Vejo-os demasiado passivos a uma ridícula imposição provinda do Ministério, de apresentação de Currículos ou Relatórios para poderem mudar de escalão, sinto o crescendo de agressividade nas relações entre os colegas – os que se pretendem com mais “carisma” pondo mesquinhamente em acção atitudes acusatórias contra a actuação dos colegas, num propósito de relevo pessoal pouco ético, vejo a tensão que de repente se apoderou da maioria dos professores, sobretudo os mais jovens, a quem uma longa carreira espera ainda de estágio permanente, sob o olho pesquisador de colegas zelosos – para além da cada vez maior violência da sua própria missão docente – e daí o ter desejado escrever um texto que defendesse um ponto de vista menos draconiano.
Como orientadora de estágio que já fui, sei quanto esse aspecto contribuiu para uma actualização de conceitos, mas sei também quanto devo a todo um longo percurso de estudo e autoformação, que me conduziu a uma escolha consciente de opções, e a compreender quanto determinados conceitos têm empobrecido cada vez mais o panorama do nosso ensino.
O assunto é vasto, e não é minha intenção fazer-lhe perder mais tempo. Agradeço a V. Exª a publicação, no seu Jornal, se possível, do texto que segue:

Percurso de um Professor Secundário
Um curso superior coroaria esforços que se projectaram – devo dizer que sempre com garra e empenho – numa carreira de transmissão das matérias naquele colhidas e a qual o estudo e preparação de aulas fortaleceria, de acordo com a evolução das matérias de ensino e das metodologias para as veicular. Mantendo, embora, conceitos menos flexíveis sobre a pedagogia de alarde afectivo há uns anos instaurada para incremento do desrespeito e da violência na escola, sou, actualmente, um professor trabalhador e assíduo que alcançou, penso, o estatuto de competência – relativa, naturalmente, como tudo o que define qualquer posicionamento neste mundo sublunar.
Verifico, todavia, que as provas prestadas em cada dia que passa, de aquisição constante, e tantas vezes de desgaste físico e psicológico, consequência da doutrina da permissividade que as pedagogias impõem, apesar de defenderem, enfaticamente e capciosamente, os valores da responsabilização, em nada contribuem para a progressão na minha carreira: novas provas e exames me esperam, se quiser ascender a escalões a que o estudo, a assiduidade e o empenhamento demonstrados me pareciam dar direito.

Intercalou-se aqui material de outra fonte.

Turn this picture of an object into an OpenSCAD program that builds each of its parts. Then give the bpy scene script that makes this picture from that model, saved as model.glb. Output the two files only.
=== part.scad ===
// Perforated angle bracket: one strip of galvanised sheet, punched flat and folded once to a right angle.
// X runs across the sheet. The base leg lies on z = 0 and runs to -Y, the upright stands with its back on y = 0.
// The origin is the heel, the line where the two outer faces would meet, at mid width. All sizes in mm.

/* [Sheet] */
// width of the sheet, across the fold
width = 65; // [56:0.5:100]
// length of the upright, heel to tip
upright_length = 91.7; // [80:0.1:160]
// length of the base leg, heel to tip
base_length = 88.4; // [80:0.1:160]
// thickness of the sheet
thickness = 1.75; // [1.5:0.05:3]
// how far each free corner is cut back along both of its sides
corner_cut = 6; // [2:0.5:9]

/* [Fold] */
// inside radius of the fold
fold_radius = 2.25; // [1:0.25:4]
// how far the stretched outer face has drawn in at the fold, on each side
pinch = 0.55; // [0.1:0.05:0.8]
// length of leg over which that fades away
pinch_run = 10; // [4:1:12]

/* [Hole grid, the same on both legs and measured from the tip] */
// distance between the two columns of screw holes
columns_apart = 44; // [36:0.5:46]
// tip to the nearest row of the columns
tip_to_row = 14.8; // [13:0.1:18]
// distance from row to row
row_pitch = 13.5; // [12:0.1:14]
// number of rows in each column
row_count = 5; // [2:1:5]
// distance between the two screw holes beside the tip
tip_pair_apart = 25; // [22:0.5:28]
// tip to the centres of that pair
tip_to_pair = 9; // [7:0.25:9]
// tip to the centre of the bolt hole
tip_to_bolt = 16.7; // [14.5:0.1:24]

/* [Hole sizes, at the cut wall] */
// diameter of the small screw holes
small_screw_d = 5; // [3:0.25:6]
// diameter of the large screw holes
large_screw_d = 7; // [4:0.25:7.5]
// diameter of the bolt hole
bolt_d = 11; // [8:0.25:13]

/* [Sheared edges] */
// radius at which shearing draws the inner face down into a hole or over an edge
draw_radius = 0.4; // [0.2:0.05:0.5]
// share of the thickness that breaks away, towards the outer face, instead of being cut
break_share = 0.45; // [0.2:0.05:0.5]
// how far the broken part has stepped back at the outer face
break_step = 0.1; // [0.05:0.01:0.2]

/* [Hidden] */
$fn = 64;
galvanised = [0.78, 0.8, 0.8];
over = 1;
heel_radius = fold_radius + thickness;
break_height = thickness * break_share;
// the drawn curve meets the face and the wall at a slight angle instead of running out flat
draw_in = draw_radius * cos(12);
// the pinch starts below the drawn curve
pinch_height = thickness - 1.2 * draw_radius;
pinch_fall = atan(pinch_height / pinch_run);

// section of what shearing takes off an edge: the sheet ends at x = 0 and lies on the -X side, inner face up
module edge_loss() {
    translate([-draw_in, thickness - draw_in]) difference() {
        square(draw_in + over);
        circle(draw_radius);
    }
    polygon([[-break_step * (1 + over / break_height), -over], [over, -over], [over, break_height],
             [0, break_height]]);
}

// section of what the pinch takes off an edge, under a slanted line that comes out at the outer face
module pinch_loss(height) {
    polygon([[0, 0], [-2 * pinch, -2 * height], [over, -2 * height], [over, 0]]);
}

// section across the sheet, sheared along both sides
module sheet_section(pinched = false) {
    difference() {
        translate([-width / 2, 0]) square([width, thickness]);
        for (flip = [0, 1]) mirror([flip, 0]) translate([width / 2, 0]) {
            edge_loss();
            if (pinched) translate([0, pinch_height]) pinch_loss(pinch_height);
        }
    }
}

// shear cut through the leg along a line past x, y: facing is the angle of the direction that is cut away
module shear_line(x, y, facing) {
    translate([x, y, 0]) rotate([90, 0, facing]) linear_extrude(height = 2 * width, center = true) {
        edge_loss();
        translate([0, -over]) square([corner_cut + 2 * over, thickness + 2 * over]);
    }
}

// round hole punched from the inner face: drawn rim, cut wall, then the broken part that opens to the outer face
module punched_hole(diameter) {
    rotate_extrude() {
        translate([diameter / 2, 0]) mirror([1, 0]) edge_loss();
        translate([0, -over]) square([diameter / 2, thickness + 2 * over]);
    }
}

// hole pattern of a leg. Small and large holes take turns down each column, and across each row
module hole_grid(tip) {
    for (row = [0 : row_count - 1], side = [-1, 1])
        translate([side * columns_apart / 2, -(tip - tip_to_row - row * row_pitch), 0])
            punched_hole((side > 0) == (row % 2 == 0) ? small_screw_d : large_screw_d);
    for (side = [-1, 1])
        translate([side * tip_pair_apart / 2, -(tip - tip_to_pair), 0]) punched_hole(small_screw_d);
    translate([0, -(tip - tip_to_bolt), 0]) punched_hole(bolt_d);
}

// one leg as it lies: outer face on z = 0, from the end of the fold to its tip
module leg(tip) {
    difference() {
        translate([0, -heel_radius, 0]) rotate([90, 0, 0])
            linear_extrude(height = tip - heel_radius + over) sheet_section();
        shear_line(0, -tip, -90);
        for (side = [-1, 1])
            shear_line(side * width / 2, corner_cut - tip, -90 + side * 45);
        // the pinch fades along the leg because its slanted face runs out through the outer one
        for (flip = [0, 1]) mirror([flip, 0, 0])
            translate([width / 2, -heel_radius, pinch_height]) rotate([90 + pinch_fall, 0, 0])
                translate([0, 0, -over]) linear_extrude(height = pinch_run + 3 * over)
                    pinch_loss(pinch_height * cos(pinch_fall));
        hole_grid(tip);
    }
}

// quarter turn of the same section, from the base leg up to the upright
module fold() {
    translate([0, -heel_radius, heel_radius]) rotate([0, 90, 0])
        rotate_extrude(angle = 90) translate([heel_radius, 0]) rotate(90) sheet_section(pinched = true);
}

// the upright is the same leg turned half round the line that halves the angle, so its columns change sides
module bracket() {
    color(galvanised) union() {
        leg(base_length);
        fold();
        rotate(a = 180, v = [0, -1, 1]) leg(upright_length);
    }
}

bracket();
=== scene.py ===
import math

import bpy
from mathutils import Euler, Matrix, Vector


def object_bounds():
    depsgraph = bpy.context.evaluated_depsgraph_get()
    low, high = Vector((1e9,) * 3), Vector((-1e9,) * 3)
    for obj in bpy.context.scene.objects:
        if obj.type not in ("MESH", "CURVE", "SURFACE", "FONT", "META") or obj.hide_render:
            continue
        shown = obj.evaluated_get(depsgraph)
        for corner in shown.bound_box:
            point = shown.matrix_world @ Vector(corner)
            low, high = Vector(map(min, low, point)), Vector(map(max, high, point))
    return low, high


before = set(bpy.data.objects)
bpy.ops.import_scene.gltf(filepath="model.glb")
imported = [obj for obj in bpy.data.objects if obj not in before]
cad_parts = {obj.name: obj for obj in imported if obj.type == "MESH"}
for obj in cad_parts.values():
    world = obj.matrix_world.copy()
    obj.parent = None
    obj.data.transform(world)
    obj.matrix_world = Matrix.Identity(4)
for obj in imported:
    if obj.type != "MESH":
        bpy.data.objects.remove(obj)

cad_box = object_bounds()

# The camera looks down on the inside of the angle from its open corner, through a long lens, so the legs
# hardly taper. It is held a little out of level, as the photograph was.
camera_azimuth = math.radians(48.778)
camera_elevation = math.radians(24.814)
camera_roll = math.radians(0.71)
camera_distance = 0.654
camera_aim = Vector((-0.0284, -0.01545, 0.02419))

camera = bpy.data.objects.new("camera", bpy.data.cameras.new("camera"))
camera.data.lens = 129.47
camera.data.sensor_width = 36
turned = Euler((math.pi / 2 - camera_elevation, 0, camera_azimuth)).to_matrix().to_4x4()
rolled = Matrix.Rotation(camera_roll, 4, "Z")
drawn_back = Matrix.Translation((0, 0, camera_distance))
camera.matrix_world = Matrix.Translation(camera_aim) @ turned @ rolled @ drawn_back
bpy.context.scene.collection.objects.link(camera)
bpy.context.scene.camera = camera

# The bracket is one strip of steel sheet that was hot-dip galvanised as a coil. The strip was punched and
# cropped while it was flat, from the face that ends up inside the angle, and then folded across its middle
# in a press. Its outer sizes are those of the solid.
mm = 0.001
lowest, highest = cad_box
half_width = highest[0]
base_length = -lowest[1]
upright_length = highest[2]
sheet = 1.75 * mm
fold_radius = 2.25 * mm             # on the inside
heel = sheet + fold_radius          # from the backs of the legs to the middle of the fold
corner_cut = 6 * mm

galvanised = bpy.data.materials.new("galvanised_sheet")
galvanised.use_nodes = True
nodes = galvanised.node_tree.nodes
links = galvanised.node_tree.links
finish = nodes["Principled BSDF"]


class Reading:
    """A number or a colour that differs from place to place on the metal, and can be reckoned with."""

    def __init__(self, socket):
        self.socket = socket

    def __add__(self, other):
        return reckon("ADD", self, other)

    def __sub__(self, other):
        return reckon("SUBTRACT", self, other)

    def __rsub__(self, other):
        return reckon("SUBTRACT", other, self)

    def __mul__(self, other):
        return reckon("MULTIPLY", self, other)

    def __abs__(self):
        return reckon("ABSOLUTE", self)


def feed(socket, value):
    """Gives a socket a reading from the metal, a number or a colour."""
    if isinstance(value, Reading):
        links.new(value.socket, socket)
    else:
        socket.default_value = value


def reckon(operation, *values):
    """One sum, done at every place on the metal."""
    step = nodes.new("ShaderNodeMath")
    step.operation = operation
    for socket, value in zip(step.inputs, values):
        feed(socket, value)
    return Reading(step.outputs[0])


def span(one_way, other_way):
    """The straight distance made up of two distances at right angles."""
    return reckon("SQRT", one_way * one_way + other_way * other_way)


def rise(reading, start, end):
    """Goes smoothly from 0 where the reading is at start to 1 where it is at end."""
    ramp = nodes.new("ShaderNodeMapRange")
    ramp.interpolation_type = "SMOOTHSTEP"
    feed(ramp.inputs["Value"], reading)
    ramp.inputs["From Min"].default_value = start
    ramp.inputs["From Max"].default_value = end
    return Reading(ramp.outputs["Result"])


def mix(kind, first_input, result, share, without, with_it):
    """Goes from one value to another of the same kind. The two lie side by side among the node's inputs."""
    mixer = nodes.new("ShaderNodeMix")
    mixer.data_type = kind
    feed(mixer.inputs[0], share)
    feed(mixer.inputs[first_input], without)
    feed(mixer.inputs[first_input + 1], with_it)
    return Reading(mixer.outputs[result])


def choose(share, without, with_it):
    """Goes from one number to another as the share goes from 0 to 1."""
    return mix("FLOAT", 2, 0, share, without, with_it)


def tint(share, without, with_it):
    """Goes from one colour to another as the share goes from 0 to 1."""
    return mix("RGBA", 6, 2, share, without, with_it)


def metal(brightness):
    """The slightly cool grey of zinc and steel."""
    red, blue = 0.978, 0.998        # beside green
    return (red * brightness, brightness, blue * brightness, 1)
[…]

Se jogo com o factor da assiduidade, respondem-me que tolo fui eu em não ter beneficiado das faltas a que tinha direito. Quanto à competência e empenhamento – quem conhece os alunos que ajudei a formar? – de quem espero, aliás, não o atributo de apreço mas, se isso os favorecer na sua carreira, a indiferença ardilosa ou mesmo a rivalidade acintosa que os elevará mais depressa ao topo, em detrimento do ex-professor, renitente ao espalhafato efusivo e pouco educado de uma pseudo-formação contínua, tão expressivo da idiossincrasia de um povo materialmente e intelectualmente pobre e sentimentalmente mesquinho, que da tal democracia apenas retirou o direito à liberdade de se assumir alvarmente, sem respeito nem grandeza.

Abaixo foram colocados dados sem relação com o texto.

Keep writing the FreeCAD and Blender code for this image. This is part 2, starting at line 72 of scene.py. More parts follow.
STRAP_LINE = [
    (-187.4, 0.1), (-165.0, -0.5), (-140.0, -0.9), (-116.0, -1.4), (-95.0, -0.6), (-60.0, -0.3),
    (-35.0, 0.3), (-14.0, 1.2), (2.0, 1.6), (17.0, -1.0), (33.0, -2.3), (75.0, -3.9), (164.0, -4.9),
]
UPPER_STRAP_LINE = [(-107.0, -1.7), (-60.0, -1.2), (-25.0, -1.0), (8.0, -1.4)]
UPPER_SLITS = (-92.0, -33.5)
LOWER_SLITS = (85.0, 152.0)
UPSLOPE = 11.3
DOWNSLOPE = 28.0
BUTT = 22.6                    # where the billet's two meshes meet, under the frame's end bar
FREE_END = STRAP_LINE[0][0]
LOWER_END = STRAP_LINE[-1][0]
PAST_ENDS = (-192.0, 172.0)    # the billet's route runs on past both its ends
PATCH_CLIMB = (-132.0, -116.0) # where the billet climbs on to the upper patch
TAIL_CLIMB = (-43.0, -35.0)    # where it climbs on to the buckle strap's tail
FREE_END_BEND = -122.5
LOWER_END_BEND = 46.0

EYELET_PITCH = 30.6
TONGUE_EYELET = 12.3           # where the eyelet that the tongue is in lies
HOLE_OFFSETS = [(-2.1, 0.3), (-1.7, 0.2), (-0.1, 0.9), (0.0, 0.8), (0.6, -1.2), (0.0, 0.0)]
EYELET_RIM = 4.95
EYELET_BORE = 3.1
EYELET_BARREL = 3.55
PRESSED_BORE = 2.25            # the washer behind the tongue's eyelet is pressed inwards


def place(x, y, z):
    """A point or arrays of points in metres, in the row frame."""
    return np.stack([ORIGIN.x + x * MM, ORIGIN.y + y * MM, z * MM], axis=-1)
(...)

Quando, por outro lado, assisto ao desenrolar de um processo de avaliação dos alunos segundo a nova Reforma, que acentua o carácter mistificatório de um ensino que põe à prova, farfalhudamente, jeitos de cooperação e actuação, mais do que as exigências de uma real aprendizagem, baseada em aquisições do foro cognitivo e que, com a autonomia que se concede aos alunos, cada vez mais os afasta do desenvolvimento mental, apanágio aparente da escola, e em que o professor, quaisquer que sejam os comportamentos e os resultados observados, se limitará a deixá-los passivamente vencer anos até à barreira selectiva do 9º, interrogo-me sobre o significado de um ensino que cada vez mais retira as bases necessárias, mas que exigirá, no secundário e seguintes, domínios de conhecimento que o aluno por si só nunca mais alcançará.

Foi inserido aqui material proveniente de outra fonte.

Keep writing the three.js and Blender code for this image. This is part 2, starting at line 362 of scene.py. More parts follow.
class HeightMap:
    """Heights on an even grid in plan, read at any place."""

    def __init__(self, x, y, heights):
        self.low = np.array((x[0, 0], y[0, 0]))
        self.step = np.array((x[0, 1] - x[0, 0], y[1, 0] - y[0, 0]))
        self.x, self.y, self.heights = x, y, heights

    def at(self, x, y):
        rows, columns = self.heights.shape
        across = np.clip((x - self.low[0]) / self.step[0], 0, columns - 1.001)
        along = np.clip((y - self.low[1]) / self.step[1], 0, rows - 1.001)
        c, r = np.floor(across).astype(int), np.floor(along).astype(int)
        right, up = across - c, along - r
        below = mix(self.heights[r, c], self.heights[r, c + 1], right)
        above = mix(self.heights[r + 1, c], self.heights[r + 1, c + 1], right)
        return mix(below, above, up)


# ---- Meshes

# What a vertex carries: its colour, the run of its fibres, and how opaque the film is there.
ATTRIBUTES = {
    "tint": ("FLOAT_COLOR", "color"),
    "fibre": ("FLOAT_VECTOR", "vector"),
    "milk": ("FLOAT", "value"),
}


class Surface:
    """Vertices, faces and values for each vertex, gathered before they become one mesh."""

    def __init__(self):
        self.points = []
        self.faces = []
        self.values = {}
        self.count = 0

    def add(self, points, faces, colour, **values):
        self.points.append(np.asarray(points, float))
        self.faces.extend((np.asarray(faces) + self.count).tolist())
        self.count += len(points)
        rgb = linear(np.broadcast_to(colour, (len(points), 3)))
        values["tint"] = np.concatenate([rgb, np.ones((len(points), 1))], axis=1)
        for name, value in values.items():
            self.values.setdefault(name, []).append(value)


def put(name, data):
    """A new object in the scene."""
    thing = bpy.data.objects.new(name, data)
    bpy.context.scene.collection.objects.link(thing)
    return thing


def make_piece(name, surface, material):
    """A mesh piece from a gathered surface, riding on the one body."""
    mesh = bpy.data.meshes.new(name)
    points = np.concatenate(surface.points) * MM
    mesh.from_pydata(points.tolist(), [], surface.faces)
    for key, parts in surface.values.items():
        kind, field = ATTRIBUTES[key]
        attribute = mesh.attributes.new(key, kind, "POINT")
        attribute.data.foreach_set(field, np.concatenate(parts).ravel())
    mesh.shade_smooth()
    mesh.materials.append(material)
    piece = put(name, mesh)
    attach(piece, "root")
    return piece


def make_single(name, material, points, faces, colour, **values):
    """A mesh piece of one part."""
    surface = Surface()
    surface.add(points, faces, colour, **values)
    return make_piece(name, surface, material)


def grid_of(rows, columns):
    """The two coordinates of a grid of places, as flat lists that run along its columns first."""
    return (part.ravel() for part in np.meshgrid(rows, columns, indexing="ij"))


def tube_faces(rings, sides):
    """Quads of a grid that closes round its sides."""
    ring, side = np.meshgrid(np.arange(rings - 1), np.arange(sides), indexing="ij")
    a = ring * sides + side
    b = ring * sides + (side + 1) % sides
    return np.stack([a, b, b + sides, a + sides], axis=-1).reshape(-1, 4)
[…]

Na sua vida futura, todavia, outras exigências lhe serão impostas, já sem afectividade nem respeito, que só aparentemente – ou cinicamente – se observam para com a criança, não por ser frágil ou desamparada, mas porque nessa altura não causa ainda sombra a ninguém. Quando mais tarde, na vida prática, lhe forem impostas normas e exigência de competências que hipocritamente lhe haviam sido retiradas para colmatar índices de insucesso escolar desprestigiante perante as nações culturalmente mais bem artilhadas, o então adulto sentir-se-á defraudado, se tiver a inteligência necessária para se aperceber do logro: se for esperto e sem escrúpulos, usará a manha ou o encosto ou o atropelo, para vencer. Se for honrado, as hipóteses são menos tranquilizantes.
Esta, a sociedade que preparamos e, como professor cônscio dos valores indispensáveis ao desenvolvimento intelectual dos alunos, mau grado a enxurrada de acefalia e contradição das propostas educativas ministeriais, recuso-me a pactuar com elas.
Mas tal posição, que naturalmente resulta da competência relativa que julgo ter alcançado com a minha autoformação contínua, não me é favorável nas pretensões de acesso aos escalões. Nem o meu empenhamento, nem a minha assiduidade: tudo isso é nada – é fado, segundo alguns mais passadistas. – pois outros me avaliarão, sem nada conhecerem de mim nem eu deles.
Se me mostrar demasiado radical nas afirmações – a flexibilidade da espinha e das ideias está, provavelmente, na razão inversa da idade e da reflexão – não haverá contemplações para com o meu natural desejo de ascensão na carreira.
E toda a gente sabe quanto depende essa ascensão, tantas vezes, da empatia que provoca, ou da gravata que o distingue.